Как ему хотелось, чтобы Эрнест Лэш мог присутствовать на этом сеансе, видеть и слышать все это. Вчера они опять сцепились с Эрнестом. Причем это происходило все чаще – практически на каждой встрече. Боже, с чем ему приходилось иметь дело. Все эти терапевты вроде Эрнеста, эти новички, просто не понимают, просто не могут понять, что единственная задача терапевта – интерпретировать, только интерпретировать. Эрнест никак не может уяснить, что интерпретация – это не просто одна из опций, не просто одна из форм деятельности терапевта, – это все, что он должен делать. Это надругательство над природой и здравым смыслом: специалисту его уровня приходится иметь дело с подростковыми нападками Эрнеста на эффективность интерпретации, со всем этим вздором, который он несет про аутентичность и открытость, и со всем этим трансперсональным бредом про слияние душ.
Внезапно тучи разошлись, и Маршал все увидел и все понял. Эрнест и все эти критики психоанализа были действительно правы относительно неэффективности интерпретаций – их интерпретаций! Метод интерпретации, попав к ним в руки, терял свою эффективность, потому что они давали неверные интерпретации! И разумеется, думал Маршал, он превосходил их в мастерстве не только с точки зрения содержания интерпретаций, но и в манере представления ее пациенту. Он был способен сформулировать интерпретацию, подобрать нужный язык и нужные метафоры для каждого пациента, и гений его заключался в способности достучаться до пациента любого социального статуса – от многоопытных академиков, нобелевских лауреатов в области физики до людей низшего звена – игроков и альфонсов-теннисистов, этого мистера Мерримена, который буквально смотрит ему в рот. Отчетливее, чем когда-либо, он осознал, насколько совершенным орудием интерпретации он является.
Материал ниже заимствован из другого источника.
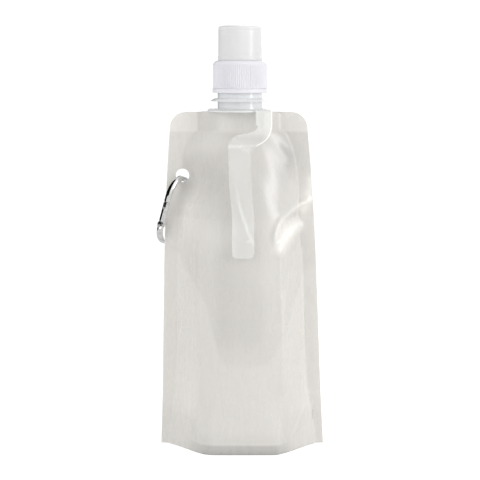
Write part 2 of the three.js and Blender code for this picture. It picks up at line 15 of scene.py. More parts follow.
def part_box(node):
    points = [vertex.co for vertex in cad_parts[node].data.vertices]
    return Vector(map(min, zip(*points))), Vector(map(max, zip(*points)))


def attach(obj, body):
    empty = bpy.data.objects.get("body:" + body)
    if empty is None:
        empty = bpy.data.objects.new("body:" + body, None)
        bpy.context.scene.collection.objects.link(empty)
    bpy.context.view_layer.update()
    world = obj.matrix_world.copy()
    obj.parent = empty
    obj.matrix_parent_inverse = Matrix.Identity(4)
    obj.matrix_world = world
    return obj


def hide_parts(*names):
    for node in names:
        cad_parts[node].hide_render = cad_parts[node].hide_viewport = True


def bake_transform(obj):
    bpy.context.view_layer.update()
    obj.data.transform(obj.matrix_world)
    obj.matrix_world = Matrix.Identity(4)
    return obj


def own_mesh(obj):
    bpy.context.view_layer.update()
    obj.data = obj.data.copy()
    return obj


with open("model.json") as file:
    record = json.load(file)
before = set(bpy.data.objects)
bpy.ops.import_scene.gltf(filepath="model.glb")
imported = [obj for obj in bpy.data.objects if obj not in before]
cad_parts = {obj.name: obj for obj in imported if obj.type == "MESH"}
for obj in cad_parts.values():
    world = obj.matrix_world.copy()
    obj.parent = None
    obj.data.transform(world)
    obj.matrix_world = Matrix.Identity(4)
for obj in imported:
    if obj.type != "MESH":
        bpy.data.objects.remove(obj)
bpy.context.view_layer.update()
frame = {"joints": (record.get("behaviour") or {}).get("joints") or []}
MM = 0.001
JOINTS = {joint["name"]: joint for joint in frame["joints"]}


def cad_box_mm(node):
    """Lowest and highest corners of a CAD node in millimetres."""
    return [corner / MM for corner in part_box(node)]


def joint_place_mm(name):
    return Vector(JOINTS[name]["pos_m"]) / MM


# ---------------------------------------------------------------- shape helpers


def mesh_object(name, verts, faces, sharp=35.0):
    """A smooth-shaded object from points in millimetres, with edges past the angle kept sharp."""
    mesh = bpy.data.meshes.new(name)
    mesh.from_pydata([tuple(c * MM for c in v) for v in verts], [], faces)
    mesh.update()
    obj = bpy.data.objects.new(name, mesh)
    bpy.context.scene.collection.objects.link(obj)
    outward(obj)
    shade(obj, sharp)
    return obj


def outward(obj):
    bm = bmesh.new()
    bm.from_mesh(obj.data)
    bmesh.ops.recalc_face_normals(bm, faces=bm.faces)
    bm.to_mesh(obj.data)
    bm.free()


def shade(obj, sharp=35.0):
    obj.data.shade_smooth()
    obj.data.set_sharp_from_angle(angle=math.radians(sharp))


def rounded(outline, radius, steps=4, closed=True):
    """The outline with its corners turned into short arcs. A point may give its own radius third."""
    count = len(outline)
    result = []
    for i, point in enumerate(outline):
        here = Vector(point[:2])
        size = point[2] if len(point) > 2 else radius
        if not closed and i in (0, count - 1):
            result.append(tuple(here))
            continue
        before = Vector(outline[i - 1][:2]) - here
        after = Vector(outline[(i + 1) % count][:2]) - here
        reach = min(size, 0.45 * before.length, 0.45 * after.length)
        if reach < 1e-3:
            result.append(tuple(here))
            continue
        start = here + before.normalized() * reach
        end = here + after.normalized() * reach
        for k in range(steps + 1):
            t = k / steps
            result.append(tuple(start * (1 - t) ** 2 + here * 2 * t * (1 - t) + end * t * t))
    return result


def turned(name, outline, segments=144, ripple=None, sharp=35.0):
    """A solid turned about +Z from closed [radius, z] points. ripple(angle, r, z) gives a new radius."""
    verts, rings, faces = [], [], []
    for r, z in outline:
        if r < 1e-6:
            rings.append([len(verts)])
            verts.append((0, 0, z))
            continue
        rings.append(list(range(len(verts), len(verts) + segments)))
        for s in range(segments):
            angle = 2 * math.pi * s / segments
            reach = ripple(angle, r, z) if ripple else r
            verts.append((reach * math.cos(angle), reach * math.sin(angle), z))
    count = len(rings)
    for i in range(count):
        a, b = rings[i], rings[(i + 1) % count]
        if len(a) == 1 and len(b) == 1:
            continue
        for s in range(segments):
            t = (s + 1) % segments
            if len(a) == 1:
                faces.append((a[0], b[s], b[t]))
            elif len(b) == 1:
                faces.append((a[s], a[t], b[0]))
            else:
                faces.append((a[s], a[t], b[t], b[s]))
    return mesh_object(name, verts, faces, sharp)


def loft(name, sections, sharp=35.0):
    """A closed solid through sections that all have the same number of points."""
    count = len(sections[0])
    verts = [tuple(p) for section in sections for p in section]
    faces = []
    for i in range(len(sections) - 1):
        for j in range(count):
            a, b = i * count + j, i * count + (j + 1) % count
            faces.append((a, b, b + count, a + count))
    faces.append(tuple(range(count)))
    faces.append(tuple((len(sections) - 1) * count + j for j in reversed(range(count))))
    return mesh_object(name, verts, faces, sharp)


def tube(name, points, radius, sides=24, sharp=40.0):
    """A rod along points, with frames carried from one point to the next."""
    points = [Vector(p) for p in points]
    last = len(points) - 1
    tangents = [(points[min(i + 1, last)] - points[max(i - 1, 0)]).normalized() for i in range(last + 1)]
    normal = tangents[0].orthogonal().normalized()
    sections = []
    for point, tangent in zip(points, tangents):
        normal = (normal - tangent * normal.dot(tangent)).normalized()
        side = tangent.cross(normal)
        ring = [math.cos(a) * normal + math.sin(a) * side for a in full_turn(sides)]
        sections.append([point + radius * p for p in ring])
    return loft(name, sections, sharp)


def through(points, steps):
    """A smooth run through points (Catmull-Rom), with steps pieces between each pair."""
    points = [Vector(p) for p in points]
    padded = [2 * points[0] - points[1], *points, 2 * points[-1] - points[-2]]
    result = []
    for i in range(len(points) - 1):
        p0, p1, p2, p3 = padded[i : i + 4]
        for k in range(steps):
            t = k / steps
            curve = 2 * p1 + (p2 - p0) * t + (2 * p0 - 5 * p1 + 4 * p2 - p3) * t**2
            result.append(0.5 * (curve + (3 * p1 - p0 - 3 * p2 + p3) * t**3))
    return [*result, points[-1]]


def joined(name, *objects):
    """One object holding the meshes of several."""
    bm = bmesh.new()
    for obj in objects:
        bm.from_mesh(obj.data)
    mesh = bpy.data.meshes.new(name)
    bm.to_mesh(mesh)
    bm.free()
    for obj in objects:
        bpy.data.objects.remove(obj)
    result = bpy.data.objects.new(name, mesh)
    bpy.context.scene.collection.objects.link(result)
    return result


def boolean(obj, tool, operation, sharp=35.0):
    """Cuts or joins obj by tool, which is used up."""
    change = obj.modifiers.new("cut", "BOOLEAN")
    change.operation = operation
    change.solver = "EXACT"
    change.object = tool
    graph = bpy.context.evaluated_depsgraph_get()
    mesh = bpy.data.meshes.new_from_object(obj.evaluated_get(graph))
    obj.modifiers.clear()
    obj.data = mesh
    bpy.data.objects.remove(tool)
    shade(obj, sharp)
    return obj


def smoothstep(low, high, value):
    t = np.clip((value - low) / (high - low), 0, 1)
    return t * t * (3 - 2 * t)


def full_turn(count):
    return [2 * math.pi * k / count for k in range(count)]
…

А мои расценки, думал Маршал. Разумеется, его услуги не должны стоить столько же, сколько услуги других терапевтов, ведь он мастер высочайшего класса. Действительно, подумал Маршал, а кто может сравниться с ним? Если бы за его сеансами наблюдал некий божественный трибунал бессмертных гениев психоанализа – Фрейд, Ференци, Фенихель, Фэйрбейрн, Салливан, Винникот, – они восхищались бы им: «Восхитительно, удивительно, экстраординарно! Это паренек, Стрейдер, – это что-то! Не стойте у него на пути. Без сомнения, это величайший терапевт из ныне живущих!»
Давно он не чувствовал себя так хорошо, возможно, с того самого славного года, когда он был защитником в колледже. Может быть, подумал Маршал, все эти годы у него была субклиническая депрессия. Может быть, Сет Пейнд не смог достаточно хорошо проанализировать глубину его депрессии и мрачность грандиозных фантазий. Видит бог, Сет ничегошеньки не смыслил в гениальности. Но сегодня, сейчас, Маршал понял, отчетливее, чем когда-либо, что от грандиозности не нужно отказываться, что это естественный способ «я» избавиться от ограничений, тоски и отчаяния повседневной жизни. Нужно лишь найти способ придать ей адаптивную, осуществимую, зрелую форму. Например, обналичить чек производства велосипедных шлемов на шестьсот тысяч долларов или стать президентом Международной психоаналитической ассоциации. И все это ждало его впереди. В ближайшем будущем!